Writer Nabil Sharafeddine was also taken to the military council to answer questions about a statement he made on ONTV during the news coverage of the May 27 protests, during which he claimed that the military council had a deal with the Muslim Brotherhood to abstain from criticizing one another.

And the council summoned Sayyed Abdel Ati, the chief editor of the weekly Al Wafd opposition newspaper, and his reporter Hussam al-Sweifi to ask questions about a May 26 story headlined “The Details of the Forbidden Deal between the Brothers, the Salafis, and the Authority.”

On the surface, all this seems disappointingly like the kinds of actions the previous regime undertook to keep the press from overt criticism. In a June 1st editorial entitled “Military Council in Charge: Farewell to the Spring of the Media?” the Lebanese newspaper Al-Akhbar said the relationship between the ruling military council and the journalists “has lately stepped into a new and dangerous phase.” A number of protesters staged a sit-in during the investigation, reportedly emphasizing several times that their criticism was directed only at the council’s dealings with the media and was not objecting to its political or military activities.

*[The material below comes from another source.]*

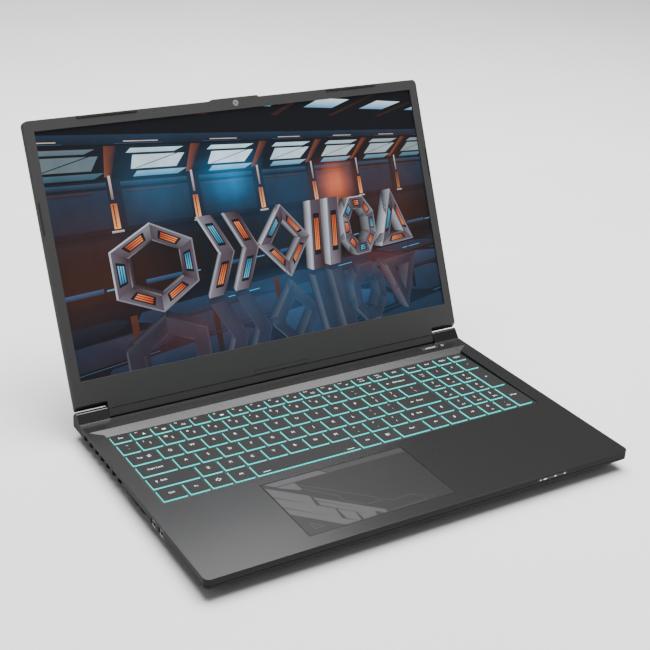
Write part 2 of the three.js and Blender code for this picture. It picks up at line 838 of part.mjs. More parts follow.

But in an interview with the Saudi-owned London-based Asharq al-Awsat newspaper (also June 1), Reem Majed gave her own account, which portrayed the military council as more concerned with finding out if the allegations were true so that they could investigate them and prosecute those responsible:

No one was accused of anything, not even my two guests. They were just asked a number of questions in regard to the issues that were debated during the show. The military court also asked Houssam al-Hemalawi to present a complaint before the prosecutor in regard to the violations which he said were taking place in prison. They also asked him to present pieces of evidence to back up these accusations in order to enable the military council to punish the people responsible for these violations.

“Freedom of speech is a right enjoyed by everyone and the military council does not intend to breach that right in any way…” she concluded.

Perhaps so. But the possibility that one might at any moment be summoned before a military council over which there are currently no constitutional controls, just the fickle weight of public opinion, must surely have a chilling effect on the media, and lead to a degree of self-censorship.

Mubarak also insisted that he had no intention of abridging anyone’s right to freedom of speech. But this was the technique commonly used by the Mubarak regime: summonses, questions about intentions, subtle threats, combined with an occasional prosecution, all of which led to a considerable caution on the part of most journalists.